Multiply each employee's hourly company cost (costo orario azienda) by the hours worked during the shift. Sum across all staff members. In Italy, the hourly company cost includes gross wage plus INPS contributions (approximately 30–33% on top of gross) and INAIL insurance (approximately 1–3%). Use the employer's total cost — not the employee's net take-home pay — in your shift analysis.
What are the CCNL Pubblici Esercizi overtime rates in Italy?
Under the CCNL Turismo Pubblici Esercizi (national collective bargaining agreement for bars and restaurants), overtime hours worked beyond the standard 40-hour week attract supplements: 20% extra for ordinary overtime on weekdays, 30% for night work (between 22:00 and 06:00), 35% for Sunday and public holiday work, and 50% for night work on Sundays and holidays. These percentages apply to the contractual hourly rate before social contributions.
What should the labour cost percentage be per service in a restaurant?
Italian restaurants typically target a total labour cost (costo del personale) of 28–35% of revenue. For a single service this translates to: if a dinner service generates €3,000 in covers at €30 average, the labour budget should be €840–1,050. Fast-casual formats target 25–28%; fine dining may reach 38–42% due to specialised staff.
How do I calculate cost per cover for a service?
Divide the total shift labour cost by the number of covers served: cost per cover = total shift cost / covers served. If a Friday dinner shift costs €620 in labour and you serve 80 covers, labour cost per cover is €7.75. Compare this to your average ticket to check labour cost percentage: €7.75 / €35 average ticket = 22.1% labour cost.
Should I include kitchen staff in the shift cost?
Yes — total shift cost must include all staff on the floor and in the kitchen for that service: head chef, sous-chef, pizza maker, kitchen hands, waitstaff, bartender, and manager. Splitting into kitchen and front-of-house totals is useful for analysis. Kitchen labour is often the larger portion, particularly in full-service restaurants with à la carte menus.
What is the difference between hourly gross wage and hourly company cost in Italy?
The gross wage (RAL, retribuzione annua lorda) is what appears on the employee's payslip. The company cost (costo azienda) is higher because the employer also pays INPS (social security) contributions of approximately 29–33% on top of gross, plus INAIL (workplace accident insurance) at 1–3%, and any contractual extras (meal allowance, night supplements). For shift cost calculations, always use the full company cost per hour, which is typically 1.3–1.4× the gross hourly wage.
How can I reduce labour cost without cutting staff?
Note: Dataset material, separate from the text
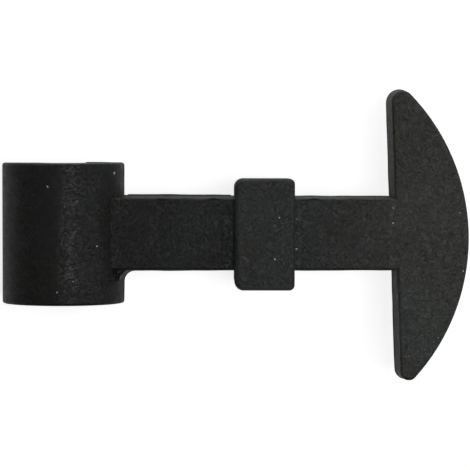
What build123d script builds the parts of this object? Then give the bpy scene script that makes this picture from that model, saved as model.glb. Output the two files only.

Key strategies for Italian HoReCa operators: stagger shift start/end times to match actual demand curves (avoid full staffing during slow pre-service periods); train cross-functional staff who can cover multiple roles; use part-time and chiamata (on-call) contracts for peak services; track covers per labour hour (productivity) each service and compare week-on-week. Even saving 30 minutes of unnecessary opening per staff member per day saves €3–5 per person in labour costs.